| Data section |
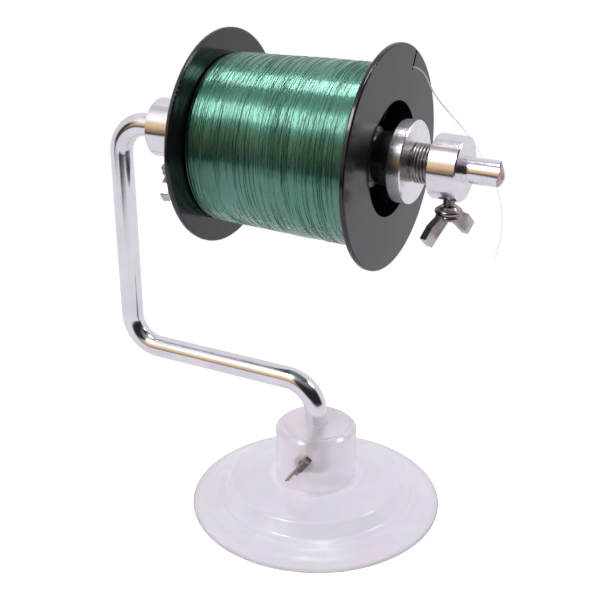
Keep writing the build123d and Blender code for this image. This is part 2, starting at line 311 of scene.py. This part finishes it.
def screw_steel(name, hollow, flat, rubbed):
    """Nickel-plated casting, darker in random patches and rubbed bright on the edges."""
    s = Shader(name, Metallic=1.0)
    cast = s.noise(650.0, 5.0, None, 0.65)
    stain = s.noise(140.0, 4.0)
    edge = s.add("ShaderNodeNewGeometry").outputs["Pointiness"]
    body = s.ramp(stain, (0.32, hollow), (0.66, flat))
    worn = s.ramp(edge, (0.50, (0.0, 0.0, 0.0)), (0.58, (1.0, 1.0, 1.0)))
    s.link(s.mix(worn, body, rubbed), "Base Color")
    s.link(s.spread(cast, 0.16, 0.34), "Roughness")
    s.link(s.bump(cast, 0.30, 0.00012), "Normal")
    return s.material


def spring_wire():
    """Bright drawn wire with oil-darkened sides."""
    s = Shader("spring_wire", Metallic=1.0)
    oil = s.noise(380.0, 4.0)
    s.link(s.ramp(oil, (0.30, (0.26, 0.23, 0.21)), (0.70, (0.50, 0.46, 0.44))), "Base Color")
    s.link(s.spread(oil, 0.38, 0.26), "Roughness")
    s.link(s.bump(s.noise(2400.0, 2.0), 0.10, 0.00003), "Normal")
    return s.material


def bush_metal():
    """Machined brass bush with a dull skin."""
    s = Shader("bush_metal", Metallic=1.0)
    skin = s.noise(600.0, 4.0)
    s.link(s.ramp(skin, (0.3, (0.72, 0.66, 0.54)), (0.7, (0.86, 0.82, 0.74))), "Base Color")
    s.link(s.spread(skin, 0.22, 0.38), "Roughness")
    s.link(s.bump(skin, 0.2, 0.00005), "Normal")
    return s.material


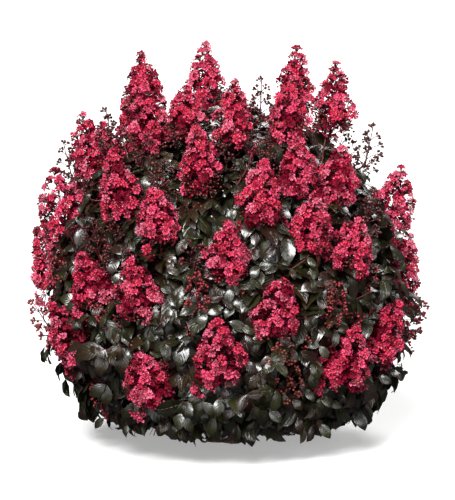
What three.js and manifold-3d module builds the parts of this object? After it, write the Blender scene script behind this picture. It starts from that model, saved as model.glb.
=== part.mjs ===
// A compact, dark-leaved crape myrtle in full bloom: a short stem at the ground, boughs that fan
// out from it inside the crown, and a mass of leafy twigs on each bough. The masses close into one
// round crown and carry the upright heads of blossom.
//
// Frame: millimetres, +Z up, origin at the centre of the flat cut under the stem, -Y is the front.
// Angles round the plant are in degrees, counted from the front round by the right (+X).

import * as THREE from 'three';
import { mergeVertices } from 'three/addons/utils/BufferGeometryUtils.js';
import Module from 'manifold-3d';

// ---------------------------------------------------------------- driving dimensions

const PLANT_HEIGHT = 1120; // ground to the tip of the highest head
const CROWN_RADIUS = 552; // half the crown's width
const HEART_HEIGHT = 476; // level where the crown is widest
const CROWN_UP = 636; // half height of the crown's round outline above that level
const CROWN_DOWN = 640; // and below it, where the ground cuts it short
const SKIRT_LEVEL = 42; // the lowest leaf tips hang this far above the ground
const GAP = 0.3; // clear space between a limb and what grows on from it

// Depths count from the crown's heart, 0, to its outline, 1.
const HOLLOW_DEPTH = 0.5; // inside this the crown holds only its boughs
const MASS_DEPTH = 0.66; // the middle of a mass of foliage
const CORE_DEPTH = 0.79; // the outer side of its core
const SHOOT_DEPTHS = [0.93, 0.82]; // the tips of the lowest and of the highest leafy shoots
const HEAD_DEPTH = 0.88; // the middle of a head of blossom
const LEAF_DEPTH = 1.01; // no leaf reaches further out

// The heads of blossom, in tiers up the crown. rise is the height of a head's middle as a share of
// the plant's height; open and budded are the angles of the heads. A tier that goes round repeats
// the heads of the front half at the back.
const HEAD_TIERS = [
  { rise: 0.92, depth: 0.9, open: [-152] },
  { rise: 0.897, depth: 0.95, open: [-107, 133] },
  { rise: 0.885, budded: [28] },
  { rise: 0.873, depth: 0.96, open: [101] },
  { rise: 0.867, open: [-30, 4, 50] },
  { rise: 0.836, open: [-57] },
  { rise: 0.79, open: [150, -172, -128], budded: [-88] },
  { rise: 0.745, depth: 0.91, open: [-97], budded: [97] },
  { rise: 0.745, open: [-13, 31], round: true },
  { rise: 0.7, depth: 0.94, budded: [-95] },
  { rise: 0.7, open: [-48, 13, 50], budded: [-28], round: true },
  { rise: 0.616, depth: 0.915, open: [-85, 93] },
  { rise: 0.607, open: [-26, 31], budded: [60], round: true },
  { rise: 0.555, open: [0, 47], budded: [-50], round: true },
  { rise: 0.475, depth: 0.915, open: [-91] },
  { rise: 0.46, open: [-51, -31, 90], budded: [-10], round: true },
  { rise: 0.41, open: [16], budded: [37], round: true },
  { rise: 0.31, depth: 0.96, budded: [-88, 87] },
  { rise: 0.31, open: [-69, -3, 64], round: true },
  { rise: 0.225, open: [-28, 43], budded: [22], round: true },
  { rise: 0.15, budded: [-57, 83], round: true },
];
const FRONT_HALF = 80; // a head within this angle of the front is repeated at the back
const BACK_TURN = 187; // how far round its copy stands
const RISE_SPREAD = 0.012; // how much the heads of one tier differ in height
const HEAD_LEAN = THREE.MathUtils.degToRad(42); // outward at the ground; heads stand upright at the top
const HEAD_SPACING = 4; // between two heads
const HEAD_SIDES = 6;
const OPEN_HEAD = { length: 178, radius: 58 };
const BUDDED_HEAD = { length: 132, radius: 33 };
const HEAD_PROFILE = [[0, 0], [0.14, 0.88], [0.4, 0.98], [0.74, 0.6], [1, 0]]; // [along, across], as shares
const LUMP = 0.12; // how far the tufts of blossom stand out and in, as a share of the radius

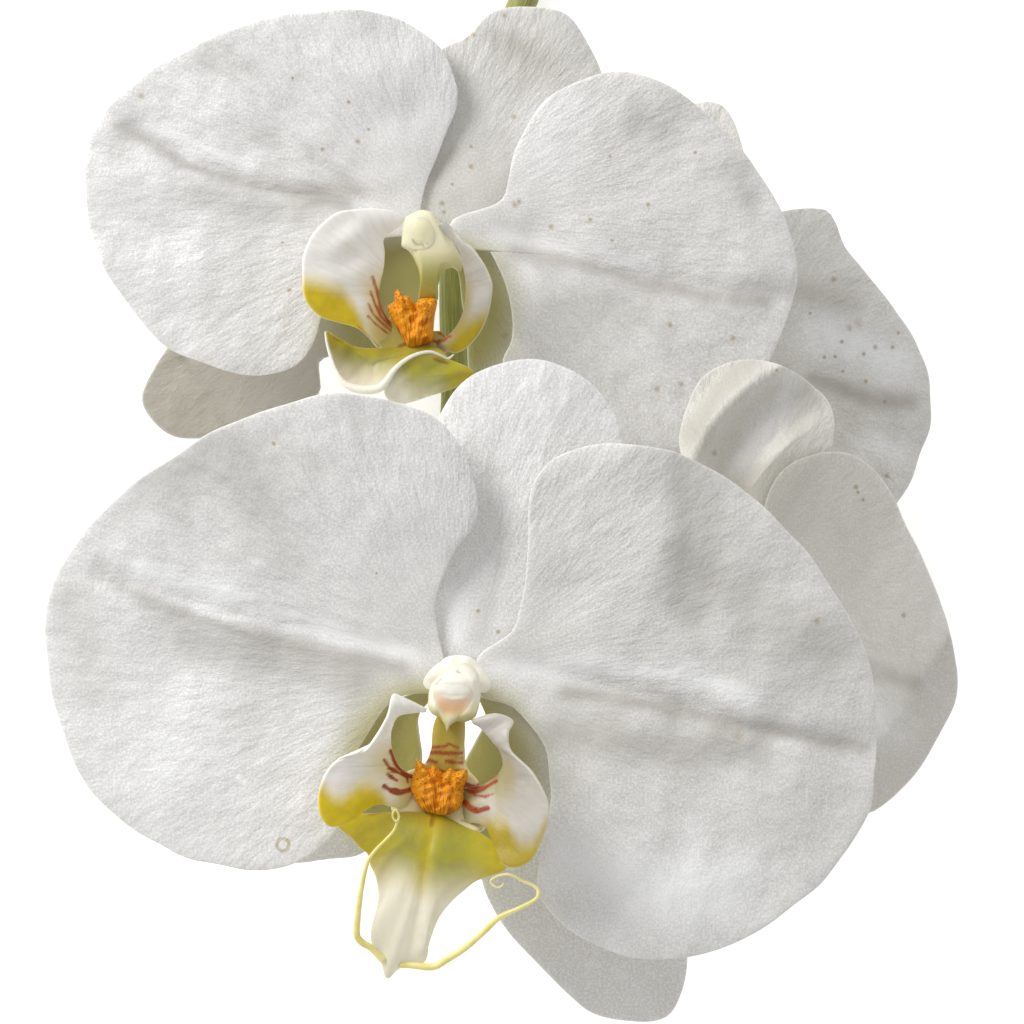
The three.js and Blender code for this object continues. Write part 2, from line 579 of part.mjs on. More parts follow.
// The lip, its parts grown together where their roots overlap.
function lipGeometry(lip, place, depth) {
  const line = (route) => route.map((point) => place(point).toArray());
  return fused([
    lobeGeometry(lip.claw, CLAW * depth, place),
    lobeGeometry(lip.midlobe, LOBE, place),
    ribbonGeometry(lip.left_lobe, place),
    ribbonGeometry(lip.right_lobe, place),
    ...lip.tendrils.map((route) => sweep(line(route), TENDRIL_RADII, TENDRIL_SIDES)),
  ]);
}

// The warty callus in the lip's throat: two humps, a front hump and two horns.
function callusGeometry(lip, place, scale, depth) {
  const at = ([x, y, z]) => place([lip.callus[0] + x, lip.callus[1] + y, lip.callus[2] + z]);
  const humps = CALLUS_HUMPS.map(([x, y, z, width, length, height]) => {
    const middle = at([x, y, z]);
    const ball = new THREE.SphereGeometry(1, ...HUMP_FACETS);
    ball.scale(width * scale, length * scale, height * depth);
    return ball.translate(middle.x, middle.y, middle.z);
  });
  const horns = [-1, 1].map((side) => {
    const route = HORN_ROUTE.map(([x, y, z]) => at([side * x, y, z]).toArray());
    return sweep(route, HORN_RADII, HORN_SIDES);
  });
  return fused([...humps, ...horns]);
}

function columnGeometry(route, place, scale) {
  const line = route.map((point) => place(point).toArray());
  const girth = Math.min(scale * COLUMN_STOUTNESS, 1);
  return sweep(line, COLUMN_RADII.map((r) => r * girth), COLUMN_SIDES);
}

// The cap over the pollen, a small dome just clear of the column's end.
function capGeometry(route, place, scale) {
  const end = place(route.at(-1));
  const outward = end.clone().sub(place(route.at(-2))).normalize();
  const line = CAP_STEPS.map((step) => end.clone().addScaledVector(outward, step).toArray());
  return sweep(line, CAP_RADII.map((r) => r * scale), COLUMN_SIDES);
}

// A flower stalk from the stem to the flared seat under its bloom.
function stalkGeometry(bloom) {
  const [x, y, z] = bloom.centre;
  const seat = SEAT_DEPTHS.map((depth) => [x, y, z + SEAT_TOP - depth]);
  const radii = [...bloom.stalk.map(() => STALK_RADIUS), ...SEAT_FLARE];
  return sweep([...bloom.stalk, ...seat], radii, STEM_SIDES, 2);
}

function stemRadius(y) {
  const tip = THREE.MathUtils.smoothstep(y, STEM_PATH[0][1], RACHIS_START);
  const base = THREE.MathUtils.smoothstep(y, BASE_START, STEM_PATH.at(-1)[1]);
  const grown = THREE.MathUtils.lerp(TIP_RADIUS, RACHIS_RADIUS, tip);
  const swells = BRACTS.map(([place]) => NODE_SWELL * bell(y - place - 1, NODE_LENGTH));
  const node = swells.reduce((sum, swell) => sum + swell, 0);
  return grown + (CUT_RADIUS - RACHIS_RADIUS) * base + node;
}

function stemCurve() {
  const line = STEM_PATH.map(([x, y]) => [x, y, stemRadius(y) * STEM_SEAT]);
  return new THREE.CatmullRomCurve3(line.map(vector), false, 'centripetal');
}

// A bract, a short pointed scale that hugs the stem and points to its tip.
function bractGeometry(curve, [y, side]) {
  const line = curve.getPoints(STEM_STEPS * 12);
  const off = (point) => Math.abs(point.y - y);
  const { x, z } = line.reduce((best, point) => (off(point) < off(best) ? point : best));
  const route = BRACT_ROUTE.map(([out, along, up]) => (
    [x + side * (stemRadius(y) + out), y + along, z + up]
  ));
  return sweep(route, BRACT_RADII, HORN_SIDES);
}

function stemGeometry() {
  const curve = stemCurve();
  const route = curve.getPoints(STEM_STEPS).map((point) => point.toArray());
  const radii = route.map(([, y]) => stemRadius(y));
  const rod = sweep(route, radii, STEM_SIDES, 1, 0, CUT_SLANT);
  return fused([rod, ...BRACTS.map((bract) => bractGeometry(curve, bract))]);
}

function piece(name, geometry, finish) {
  const mesh = new THREE.Mesh(geometry, new THREE.MeshStandardMaterial(FINISH[finish]));
  mesh.name = name;
  return mesh;
}

function bloomGroup(bloom) {
  const { name, centre, lip, column, scale, depth } = bloom;
  const turn = THREE.MathUtils.degToRad(bloom.turn);
  const place = ([x, y, z]) => new THREE.Vector3(
    scale * (x * Math.cos(turn) - y * Math.sin(turn)),
    scale * (x * Math.sin(turn) + y * Math.cos(turn)),
    depth * z,
  );
  const group = new THREE.Group();
  group.position.set(...centre);
  for (const [part, shape] of Object.entries(bloom.tepals)) {
    group.add(piece(`${name}_${part}`, tepalGeometry(bloom, part, shape), 'tepal'));
  }
  group.add(piece(`${name}_lip`, lipGeometry(lip, place, depth), 'lip'));
  group.add(piece(`${name}_callus`, callusGeometry(lip, place, scale, depth), 'callus'));
  group.add(piece(`${name}_column`, columnGeometry(column, place, scale), 'column'));
  group.add(piece(`${name}_anther_cap`, capGeometry(column, place, scale), 'cap'));
  return group;
}

const plant = new THREE.Group();
plant.position.set(-FOOTPRINT_MIDDLE[0], -FOOTPRINT_MIDDLE[1], 0);
plant.add(piece('stem', stemGeometry(), 'stem'));
for (const bloom of BLOOMS) {
  plant.add(bloomGroup(bloom));
  plant.add(piece(`${bloom.name}_stalk`, stalkGeometry(bloom), 'stalk'));
}

const root = new THREE.Group();
root.add(plant);
root.updateMatrixWorld(true);

export default root;
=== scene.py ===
"""Moth orchid stem: petals, lips, columns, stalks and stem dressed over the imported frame."""

import functools
import math

import bpy
import numpy as np
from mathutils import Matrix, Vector


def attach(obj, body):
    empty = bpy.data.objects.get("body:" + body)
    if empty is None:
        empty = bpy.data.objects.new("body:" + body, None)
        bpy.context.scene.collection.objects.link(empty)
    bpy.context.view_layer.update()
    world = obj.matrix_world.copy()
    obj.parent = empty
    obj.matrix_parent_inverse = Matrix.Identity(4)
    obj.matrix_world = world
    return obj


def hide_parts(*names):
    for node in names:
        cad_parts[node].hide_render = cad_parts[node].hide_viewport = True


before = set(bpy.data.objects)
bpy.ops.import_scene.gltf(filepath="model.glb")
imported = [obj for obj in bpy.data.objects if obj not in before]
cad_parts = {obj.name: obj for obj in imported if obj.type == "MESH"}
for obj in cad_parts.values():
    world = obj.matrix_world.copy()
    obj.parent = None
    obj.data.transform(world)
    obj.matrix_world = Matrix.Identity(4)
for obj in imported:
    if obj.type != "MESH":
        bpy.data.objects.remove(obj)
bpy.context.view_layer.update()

# Lengths below are in millimetres in the part's frame, and meshes are made in metres.
MM = 0.001

# The camera looks straight down on the plant from this place.
CAMERA_AT = (-0.5, -82.3)
CAMERA_HEIGHT = 646
FRAME_PIXELS = 1024
FOCAL_PIXELS = 4320
SENSOR_WIDTH = 36

# Where each bloom's centre stands.
CENTRES = {
    "a": (-7.7, -104.9, 46),
    "b": (-11.2, -39.7, 28),
    "c": (24.1, -65.6, 13),
    "d": (31.5, -89.2, 26),
}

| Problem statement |
All lines in the listing above from the line containing "const root = new THREE.Group();" to the line containing "obj.parent = None", inclusive, should be retyped exactly; no other lines should appear.

| Expected output |
const root = new THREE.Group();
root.add(plant);
root.updateMatrixWorld(true);

export default root;
=== scene.py ===
"""Moth orchid stem: petals, lips, columns, stalks and stem dressed over the imported frame."""

import functools
import math

import bpy
import numpy as np
from mathutils import Matrix, Vector


def attach(obj, body):
    empty = bpy.data.objects.get("body:" + body)
    if empty is None:
        empty = bpy.data.objects.new("body:" + body, None)
        bpy.context.scene.collection.objects.link(empty)
    bpy.context.view_layer.update()
    world = obj.matrix_world.copy()
    obj.parent = empty
    obj.matrix_parent_inverse = Matrix.Identity(4)
    obj.matrix_world = world
    return obj


def hide_parts(*names):
    for node in names:
        cad_parts[node].hide_render = cad_parts[node].hide_viewport = True


before = set(bpy.data.objects)
bpy.ops.import_scene.gltf(filepath="model.glb")
imported = [obj for obj in bpy.data.objects if obj not in before]
cad_parts = {obj.name: obj for obj in imported if obj.type == "MESH"}
for obj in cad_parts.values():
    world = obj.matrix_world.copy()
    obj.parent = None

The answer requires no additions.